When it goes wrong: recovery options
Despite best practices, non-payment will happen to most freelancers at some point. Knowing your recovery options before they're needed means you can act quickly and decisively when a client ghosts.
For payments on international freelance platforms (Upwork, Fiverr), use the platform's dispute resolution process immediately. These platforms have escrow structures and dispute mechanisms specifically designed for this scenario.
For direct client engagements, escalation paths depend on jurisdiction. For small amounts, direct escalation (formal demand letter, threat of public review on professional networks, LinkedIn visibility) often produces results faster than legal action. For larger amounts, local collection agencies or legal professionals who specialize in commercial debt are an option, though cost-effectiveness depends on the amount and jurisdiction.
For cross-border situations where the client is in a different country, recovery is structurally harder. Prevention is orders of magnitude more effective than recovery in these cases — which is the primary reason why upfront deposits, contracts, and payment-gated delivery are non-negotiable for international freelance work.

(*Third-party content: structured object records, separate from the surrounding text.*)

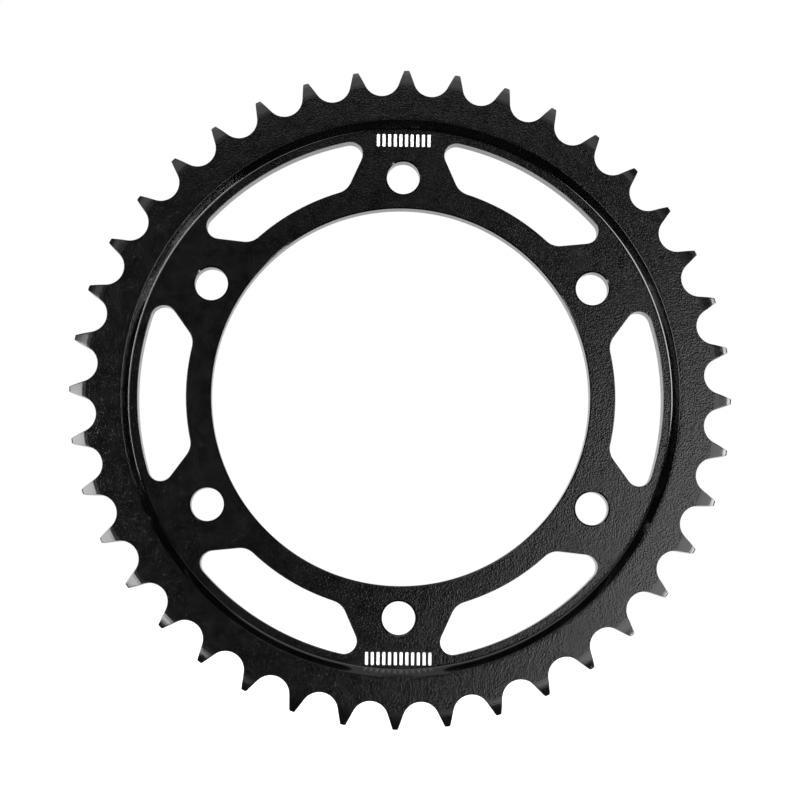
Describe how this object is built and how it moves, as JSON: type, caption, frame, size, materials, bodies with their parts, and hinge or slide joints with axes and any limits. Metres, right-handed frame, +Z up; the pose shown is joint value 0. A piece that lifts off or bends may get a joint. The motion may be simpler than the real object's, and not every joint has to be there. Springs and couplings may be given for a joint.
{
  "type": "motorcycle rear sprocket",
  "caption": "Flat toothed chain sprocket with a recessed web, a large bore, a circle of bolt holes and a curved slot between each two holes.",
  "frame": {"origin": "on the axis of the bore, half way through the tooth width, where the chain's centre line runs", "axes": "+Y along the axis from the recessed outer side to the flat side that seats on the hub, +Z up through one bolt hole, +X right as seen from the outer side"},
  "size_m": [0.2092, 0.0088, 0.2092],
  "materials": {
    "black_coat": "satin black coat with a fine orange peel grain over machined steel"
  },
  "bodies": {
    "root": {"sprocket": "black_coat"}
  },
  "joints": []
}
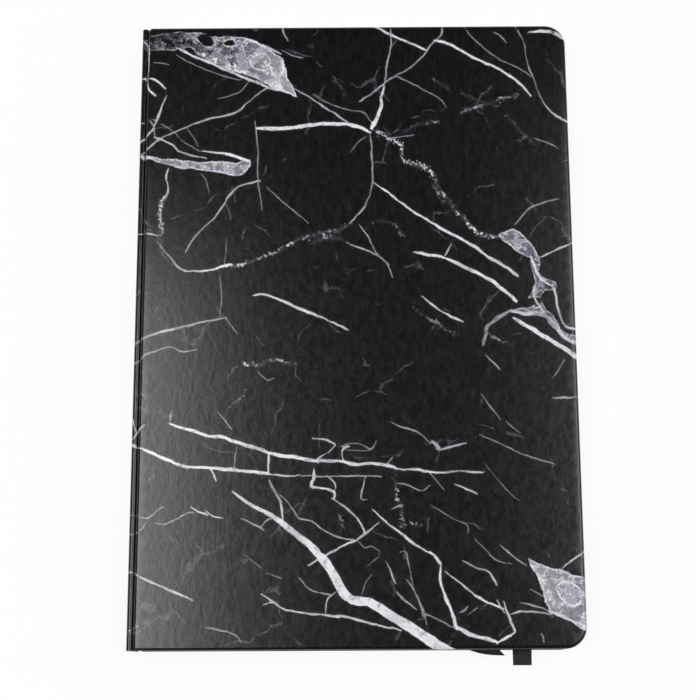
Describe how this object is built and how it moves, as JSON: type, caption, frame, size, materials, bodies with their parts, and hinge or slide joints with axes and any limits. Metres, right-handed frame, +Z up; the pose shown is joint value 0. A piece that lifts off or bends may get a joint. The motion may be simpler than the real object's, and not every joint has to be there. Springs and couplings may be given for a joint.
{
  "type": "casebound notebook",
  "caption": "Hardcover notebook with a black marble cover, rounded fore-edge corners, covers that open at the spine and ribbon markers at the tail.",
  "frame": {"origin": "centre of the back cover's underside, where the closed notebook rests", "axes": "+Z up through the closed notebook, +X from the spine to the fore-edge, +Y from tail to head"},
  "size_m": [0.145, 0.2149, 0.0152],
  "materials": {
    "cover_paper": "satin laminate",
    "marble_veins": "satin laminate",
    "greyboard": "matte",
    "endpaper": "matte",
    "leaves": "matte",
    "gauze": "matte",
    "ribbon": "satin"
  },
  "bodies": {
    "book_block": {"page_block": "leaves", "front_flyleaf": "endpaper", "back_flyleaf": "endpaper", "spine_board": "greyboard", "spine_wrap": "cover_paper", "spine_lining": "gauze", "ribbon_marker": "ribbon", "second_ribbon_marker": "ribbon"},
    "front_cover": {"front_board": "greyboard", "front_cover_veins": "marble_veins", "front_cover_wrap": "cover_paper", "front_pastedown": "endpaper"},
    "back_cover": {"back_board": "greyboard", "back_cover_veins": "marble_veins", "back_cover_wrap": "cover_paper", "back_pastedown": "endpaper"}
  },
  "joints": [
    {"name": "front_cover_hinge", "type": "hinge", "parent": "book_block", "child": "front_cover", "pos_m": [-0.0714, 0, 0.0128], "axis": [0, -1, 0], "range_deg": [0, 179]},
    {"name": "back_cover_hinge", "type": "hinge", "parent": "book_block", "child": "back_cover", "pos_m": [-0.0714, 0, 0.0024], "axis": [0, 1, 0], "range_deg": [0, 179]}
  ]
}
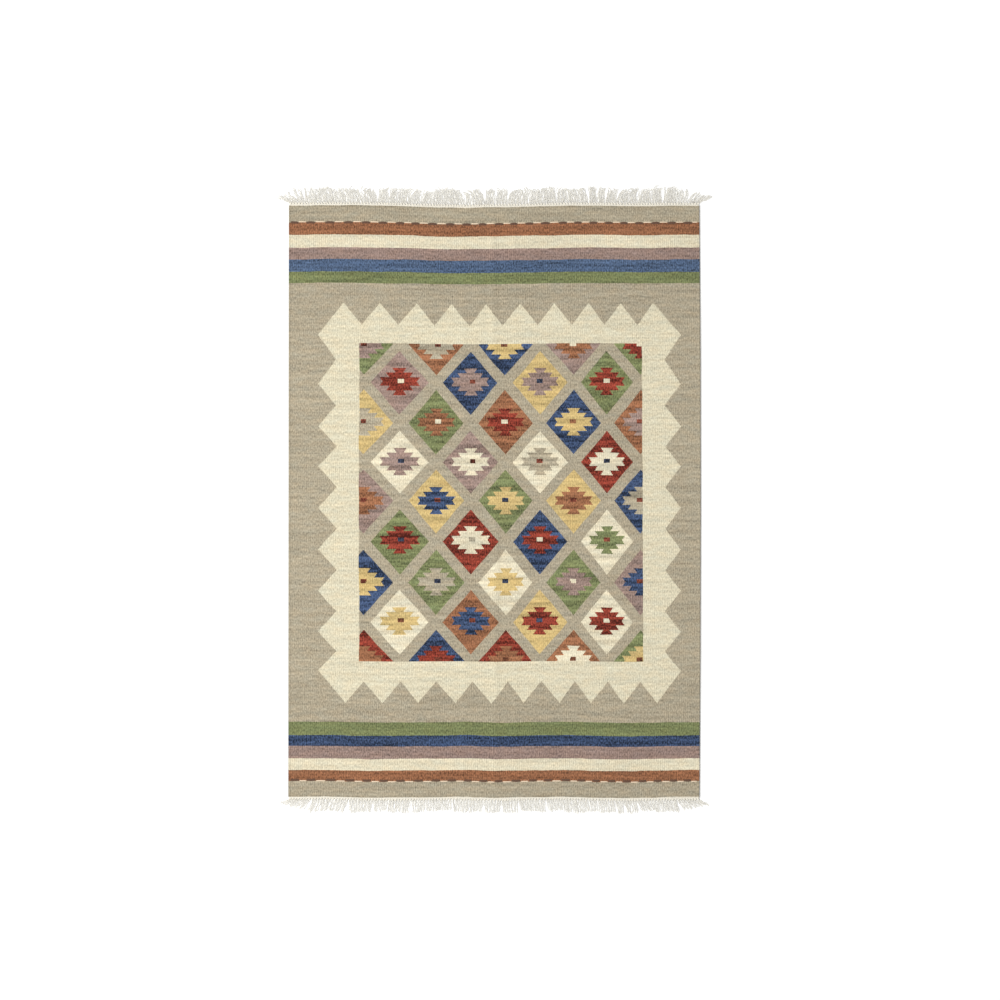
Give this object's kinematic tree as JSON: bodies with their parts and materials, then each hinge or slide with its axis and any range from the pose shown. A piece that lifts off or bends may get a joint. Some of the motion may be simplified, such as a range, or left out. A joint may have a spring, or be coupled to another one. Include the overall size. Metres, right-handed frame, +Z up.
{
  "type": "kilim rug",
  "caption": "Flat-woven wool kilim rug with a field of stepped diamonds, a zigzag border, end stripes and a knotted cotton fringe at both ends, lying flat on a floor.",
  "frame": {"origin": "on the floor at the middle of the rug, both fringes included", "axes": "+X across the width, +Y along the length towards the end with the curled fringe, +Z up from the floor"},
  "size_m": [1.3125, 1.8971, 0.0064],
  "materials": {
    "kilim_wool": "matt weft-faced plain weave in hand-spun wool, with fine ribs along the warps and streaks of uneven dye along the wefts",
    "warp_cotton": "matt off-white plied cotton warps, knotted and left loose"
  },
  "bodies": {
    "root": {"kilim_cloth": "kilim_wool", "fringe_top": "warp_cotton", "fringe_bottom": "warp_cotton"}
  },
  "joints": []
}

If you're building your international payment infrastructure from scratch, read our companion article: How African freelancers can secure international payments — a deep dive into receiving fees across borders.
Key takeaways
- Non-payment is structural, not random — it happens predictably when accountability systems are absent. Building those systems is the primary defense.
- The most powerful combination: upfront deposit + clear contract + payment-gated delivery. Each element addresses a different stage of the payment risk.
- For digital deliverables, payment-gated delivery eliminates the final payment risk entirely — you can't be ghosted on a file you haven't released yet.